What the exercise asks
Repeat the full listing, word for word.

Information provided

_ _ _ _ _

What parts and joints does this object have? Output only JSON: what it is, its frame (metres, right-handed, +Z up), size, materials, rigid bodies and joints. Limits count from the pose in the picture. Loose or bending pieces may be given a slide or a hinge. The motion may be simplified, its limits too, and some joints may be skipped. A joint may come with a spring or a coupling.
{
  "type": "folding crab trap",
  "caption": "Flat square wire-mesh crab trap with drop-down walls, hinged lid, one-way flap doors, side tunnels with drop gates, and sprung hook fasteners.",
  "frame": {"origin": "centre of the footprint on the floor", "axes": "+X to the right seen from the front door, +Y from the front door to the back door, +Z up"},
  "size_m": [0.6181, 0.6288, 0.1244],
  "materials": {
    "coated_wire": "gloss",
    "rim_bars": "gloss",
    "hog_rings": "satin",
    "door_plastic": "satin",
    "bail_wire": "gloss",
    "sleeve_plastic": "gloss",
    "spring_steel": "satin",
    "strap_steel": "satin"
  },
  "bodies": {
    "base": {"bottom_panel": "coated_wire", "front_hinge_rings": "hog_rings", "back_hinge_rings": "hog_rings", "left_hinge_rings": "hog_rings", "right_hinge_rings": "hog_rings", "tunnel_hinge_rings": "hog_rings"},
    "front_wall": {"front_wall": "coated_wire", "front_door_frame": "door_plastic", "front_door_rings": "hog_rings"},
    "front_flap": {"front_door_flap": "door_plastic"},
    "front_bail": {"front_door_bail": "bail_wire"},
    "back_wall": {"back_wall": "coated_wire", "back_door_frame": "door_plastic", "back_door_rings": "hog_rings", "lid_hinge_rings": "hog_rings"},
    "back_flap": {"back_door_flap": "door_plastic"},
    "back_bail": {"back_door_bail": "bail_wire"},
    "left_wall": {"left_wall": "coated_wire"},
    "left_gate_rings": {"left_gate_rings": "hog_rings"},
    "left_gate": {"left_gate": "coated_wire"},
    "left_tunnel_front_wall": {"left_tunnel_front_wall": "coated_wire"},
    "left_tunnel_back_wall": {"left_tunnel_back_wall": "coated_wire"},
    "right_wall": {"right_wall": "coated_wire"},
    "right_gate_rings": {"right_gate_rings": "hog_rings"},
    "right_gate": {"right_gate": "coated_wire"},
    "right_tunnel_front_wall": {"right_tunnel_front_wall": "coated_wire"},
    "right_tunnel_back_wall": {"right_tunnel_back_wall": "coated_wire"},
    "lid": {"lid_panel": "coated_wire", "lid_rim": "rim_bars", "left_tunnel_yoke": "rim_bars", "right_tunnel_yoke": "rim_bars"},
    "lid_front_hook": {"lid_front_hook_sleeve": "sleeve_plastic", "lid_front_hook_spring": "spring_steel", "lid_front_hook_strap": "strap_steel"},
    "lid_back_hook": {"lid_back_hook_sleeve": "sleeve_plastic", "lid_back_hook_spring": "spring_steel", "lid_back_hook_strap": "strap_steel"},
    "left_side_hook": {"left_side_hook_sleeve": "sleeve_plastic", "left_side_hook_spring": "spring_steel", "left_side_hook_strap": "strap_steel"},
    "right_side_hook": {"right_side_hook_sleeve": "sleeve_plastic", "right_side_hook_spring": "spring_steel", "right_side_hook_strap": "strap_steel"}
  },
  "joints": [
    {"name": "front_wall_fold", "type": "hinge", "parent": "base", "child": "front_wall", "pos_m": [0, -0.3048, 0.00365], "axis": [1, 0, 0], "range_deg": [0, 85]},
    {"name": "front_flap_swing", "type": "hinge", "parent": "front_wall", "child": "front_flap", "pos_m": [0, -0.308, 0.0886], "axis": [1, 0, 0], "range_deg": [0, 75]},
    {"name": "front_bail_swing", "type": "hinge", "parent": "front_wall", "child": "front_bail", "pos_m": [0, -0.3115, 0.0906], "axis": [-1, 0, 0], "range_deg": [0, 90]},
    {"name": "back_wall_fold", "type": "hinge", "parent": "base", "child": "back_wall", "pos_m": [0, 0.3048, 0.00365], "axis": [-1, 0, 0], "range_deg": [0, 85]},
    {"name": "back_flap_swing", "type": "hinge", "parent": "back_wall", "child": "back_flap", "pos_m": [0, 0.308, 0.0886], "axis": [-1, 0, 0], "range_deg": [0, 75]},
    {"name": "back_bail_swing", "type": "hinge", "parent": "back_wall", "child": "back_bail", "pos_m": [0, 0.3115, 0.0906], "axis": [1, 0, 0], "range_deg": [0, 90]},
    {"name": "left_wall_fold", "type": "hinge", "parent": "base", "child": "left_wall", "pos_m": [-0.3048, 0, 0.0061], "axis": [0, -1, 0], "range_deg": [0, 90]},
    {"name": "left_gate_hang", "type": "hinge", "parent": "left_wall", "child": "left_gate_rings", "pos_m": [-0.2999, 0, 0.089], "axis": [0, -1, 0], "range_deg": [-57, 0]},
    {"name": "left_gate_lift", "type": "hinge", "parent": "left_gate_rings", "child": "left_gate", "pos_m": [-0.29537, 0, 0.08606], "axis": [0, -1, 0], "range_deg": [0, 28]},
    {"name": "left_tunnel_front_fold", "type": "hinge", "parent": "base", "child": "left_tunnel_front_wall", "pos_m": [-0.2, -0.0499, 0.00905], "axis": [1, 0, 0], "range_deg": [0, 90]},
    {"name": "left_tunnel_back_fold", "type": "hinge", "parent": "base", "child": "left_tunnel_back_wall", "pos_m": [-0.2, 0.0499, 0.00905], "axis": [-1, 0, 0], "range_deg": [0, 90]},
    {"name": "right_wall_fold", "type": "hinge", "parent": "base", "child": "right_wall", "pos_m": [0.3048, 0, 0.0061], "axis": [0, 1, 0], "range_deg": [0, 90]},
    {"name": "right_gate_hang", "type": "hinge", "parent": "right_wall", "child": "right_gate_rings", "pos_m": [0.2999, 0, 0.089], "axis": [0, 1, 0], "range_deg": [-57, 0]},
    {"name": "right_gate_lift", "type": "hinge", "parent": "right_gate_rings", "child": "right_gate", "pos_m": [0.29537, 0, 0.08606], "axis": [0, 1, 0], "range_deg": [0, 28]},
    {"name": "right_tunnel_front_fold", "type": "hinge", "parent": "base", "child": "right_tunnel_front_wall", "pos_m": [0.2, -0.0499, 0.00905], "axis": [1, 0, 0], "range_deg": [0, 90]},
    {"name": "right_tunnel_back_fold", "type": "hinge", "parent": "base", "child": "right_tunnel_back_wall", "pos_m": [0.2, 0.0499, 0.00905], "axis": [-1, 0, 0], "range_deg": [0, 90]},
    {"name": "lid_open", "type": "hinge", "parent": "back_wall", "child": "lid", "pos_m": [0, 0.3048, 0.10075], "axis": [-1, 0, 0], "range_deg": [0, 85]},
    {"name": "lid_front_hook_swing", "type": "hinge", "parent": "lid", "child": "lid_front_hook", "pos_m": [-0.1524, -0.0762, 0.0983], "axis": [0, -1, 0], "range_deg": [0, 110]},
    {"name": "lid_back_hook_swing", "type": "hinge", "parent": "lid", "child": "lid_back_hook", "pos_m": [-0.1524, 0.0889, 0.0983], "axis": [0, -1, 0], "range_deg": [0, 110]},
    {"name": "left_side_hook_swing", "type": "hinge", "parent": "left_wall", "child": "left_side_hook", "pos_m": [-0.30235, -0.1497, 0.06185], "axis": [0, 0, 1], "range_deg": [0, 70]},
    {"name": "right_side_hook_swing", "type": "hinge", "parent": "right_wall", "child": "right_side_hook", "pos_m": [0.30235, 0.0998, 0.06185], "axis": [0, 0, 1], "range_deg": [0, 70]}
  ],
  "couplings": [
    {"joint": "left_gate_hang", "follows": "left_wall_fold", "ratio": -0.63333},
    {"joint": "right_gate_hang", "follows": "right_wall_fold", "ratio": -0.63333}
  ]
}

_ _ _ _ _

Answer
What parts and joints does this object have? Output only JSON: what it is, its frame (metres, right-handed, +Z up), size, materials, rigid bodies and joints. Limits count from the pose in the picture. Loose or bending pieces may be given a slide or a hinge. The motion may be simplified, its limits too, and some joints may be skipped. A joint may come with a spring or a coupling.
{
  "type": "folding crab trap",
  "caption": "Flat square wire-mesh crab trap with drop-down walls, hinged lid, one-way flap doors, side tunnels with drop gates, and sprung hook fasteners.",
  "frame": {"origin": "centre of the footprint on the floor", "axes": "+X to the right seen from the front door, +Y from the front door to the back door, +Z up"},
  "size_m": [0.6181, 0.6288, 0.1244],
  "materials": {
    "coated_wire": "gloss",
    "rim_bars": "gloss",
    "hog_rings": "satin",
    "door_plastic": "satin",
    "bail_wire": "gloss",
    "sleeve_plastic": "gloss",
    "spring_steel": "satin",
    "strap_steel": "satin"
  },
  "bodies": {
    "base": {"bottom_panel": "coated_wire", "front_hinge_rings": "hog_rings", "back_hinge_rings": "hog_rings", "left_hinge_rings": "hog_rings", "right_hinge_rings": "hog_rings", "tunnel_hinge_rings": "hog_rings"},
    "front_wall": {"front_wall": "coated_wire", "front_door_frame": "door_plastic", "front_door_rings": "hog_rings"},
    "front_flap": {"front_door_flap": "door_plastic"},
    "front_bail": {"front_door_bail": "bail_wire"},
    "back_wall": {"back_wall": "coated_wire", "back_door_frame": "door_plastic", "back_door_rings": "hog_rings", "lid_hinge_rings": "hog_rings"},
    "back_flap": {"back_door_flap": "door_plastic"},
    "back_bail": {"back_door_bail": "bail_wire"},
    "left_wall": {"left_wall": "coated_wire"},
    "left_gate_rings": {"left_gate_rings": "hog_rings"},
    "left_gate": {"left_gate": "coated_wire"},
    "left_tunnel_front_wall": {"left_tunnel_front_wall": "coated_wire"},
    "left_tunnel_back_wall": {"left_tunnel_back_wall": "coated_wire"},
    "right_wall": {"right_wall": "coated_wire"},
    "right_gate_rings": {"right_gate_rings": "hog_rings"},
    "right_gate": {"right_gate": "coated_wire"},
    "right_tunnel_front_wall": {"right_tunnel_front_wall": "coated_wire"},
    "right_tunnel_back_wall": {"right_tunnel_back_wall": "coated_wire"},
    "lid": {"lid_panel": "coated_wire", "lid_rim": "rim_bars", "left_tunnel_yoke": "rim_bars", "right_tunnel_yoke": "rim_bars"},
    "lid_front_hook": {"lid_front_hook_sleeve": "sleeve_plastic", "lid_front_hook_spring": "spring_steel", "lid_front_hook_strap": "strap_steel"},
    "lid_back_hook": {"lid_back_hook_sleeve": "sleeve_plastic", "lid_back_hook_spring": "spring_steel", "lid_back_hook_strap": "strap_steel"},
    "left_side_hook": {"left_side_hook_sleeve": "sleeve_plastic", "left_side_hook_spring": "spring_steel", "left_side_hook_strap": "strap_steel"},
    "right_side_hook": {"right_side_hook_sleeve": "sleeve_plastic", "right_side_hook_spring": "spring_steel", "right_side_hook_strap": "strap_steel"}
  },
  "joints": [
    {"name": "front_wall_fold", "type": "hinge", "parent": "base", "child": "front_wall", "pos_m": [0, -0.3048, 0.00365], "axis": [1, 0, 0], "range_deg": [0, 85]},
    {"name": "front_flap_swing", "type": "hinge", "parent": "front_wall", "child": "front_flap", "pos_m": [0, -0.308, 0.0886], "axis": [1, 0, 0], "range_deg": [0, 75]},
    {"name": "front_bail_swing", "type": "hinge", "parent": "front_wall", "child": "front_bail", "pos_m": [0, -0.3115, 0.0906], "axis": [-1, 0, 0], "range_deg": [0, 90]},
    {"name": "back_wall_fold", "type": "hinge", "parent": "base", "child": "back_wall", "pos_m": [0, 0.3048, 0.00365], "axis": [-1, 0, 0], "range_deg": [0, 85]},
    {"name": "back_flap_swing", "type": "hinge", "parent": "back_wall", "child": "back_flap", "pos_m": [0, 0.308, 0.0886], "axis": [-1, 0, 0], "range_deg": [0, 75]},
    {"name": "back_bail_swing", "type": "hinge", "parent": "back_wall", "child": "back_bail", "pos_m": [0, 0.3115, 0.0906], "axis": [1, 0, 0], "range_deg": [0, 90]},
    {"name": "left_wall_fold", "type": "hinge", "parent": "base", "child": "left_wall", "pos_m": [-0.3048, 0, 0.0061], "axis": [0, -1, 0], "range_deg": [0, 90]},
    {"name": "left_gate_hang", "type": "hinge", "parent": "left_wall", "child": "left_gate_rings", "pos_m": [-0.2999, 0, 0.089], "axis": [0, -1, 0], "range_deg": [-57, 0]},
    {"name": "left_gate_lift", "type": "hinge", "parent": "left_gate_rings", "child": "left_gate", "pos_m": [-0.29537, 0, 0.08606], "axis": [0, -1, 0], "range_deg": [0, 28]},
    {"name": "left_tunnel_front_fold", "type": "hinge", "parent": "base", "child": "left_tunnel_front_wall", "pos_m": [-0.2, -0.0499, 0.00905], "axis": [1, 0, 0], "range_deg": [0, 90]},
    {"name": "left_tunnel_back_fold", "type": "hinge", "parent": "base", "child": "left_tunnel_back_wall", "pos_m": [-0.2, 0.0499, 0.00905], "axis": [-1, 0, 0], "range_deg": [0, 90]},
    {"name": "right_wall_fold", "type": "hinge", "parent": "base", "child": "right_wall", "pos_m": [0.3048, 0, 0.0061], "axis": [0, 1, 0], "range_deg": [0, 90]},
    {"name": "right_gate_hang", "type": "hinge", "parent": "right_wall", "child": "right_gate_rings", "pos_m": [0.2999, 0, 0.089], "axis": [0, 1, 0], "range_deg": [-57, 0]},
    {"name": "right_gate_lift", "type": "hinge", "parent": "right_gate_rings", "child": "right_gate", "pos_m": [0.29537, 0, 0.08606], "axis": [0, 1, 0], "range_deg": [0, 28]},
    {"name": "right_tunnel_front_fold", "type": "hinge", "parent": "base", "child": "right_tunnel_front_wall", "pos_m": [0.2, -0.0499, 0.00905], "axis": [1, 0, 0], "range_deg": [0, 90]},
    {"name": "right_tunnel_back_fold", "type": "hinge", "parent": "base", "child": "right_tunnel_back_wall", "pos_m": [0.2, 0.0499, 0.00905], "axis": [-1, 0, 0], "range_deg": [0, 90]},
    {"name": "lid_open", "type": "hinge", "parent": "back_wall", "child": "lid", "pos_m": [0, 0.3048, 0.10075], "axis": [-1, 0, 0], "range_deg": [0, 85]},
    {"name": "lid_front_hook_swing", "type": "hinge", "parent": "lid", "child": "lid_front_hook", "pos_m": [-0.1524, -0.0762, 0.0983], "axis": [0, -1, 0], "range_deg": [0, 110]},
    {"name": "lid_back_hook_swing", "type": "hinge", "parent": "lid", "child": "lid_back_hook", "pos_m": [-0.1524, 0.0889, 0.0983], "axis": [0, -1, 0], "range_deg": [0, 110]},
    {"name": "left_side_hook_swing", "type": "hinge", "parent": "left_wall", "child": "left_side_hook", "pos_m": [-0.30235, -0.1497, 0.06185], "axis": [0, 0, 1], "range_deg": [0, 70]},
    {"name": "right_side_hook_swing", "type": "hinge", "parent": "right_wall", "child": "right_side_hook", "pos_m": [0.30235, 0.0998, 0.06185], "axis": [0, 0, 1], "range_deg": [0, 70]}
  ],
  "couplings": [
    {"joint": "left_gate_hang", "follows": "left_wall_fold", "ratio": -0.63333},
    {"joint": "right_gate_hang", "follows": "right_wall_fold", "ratio": -0.63333}
  ]
}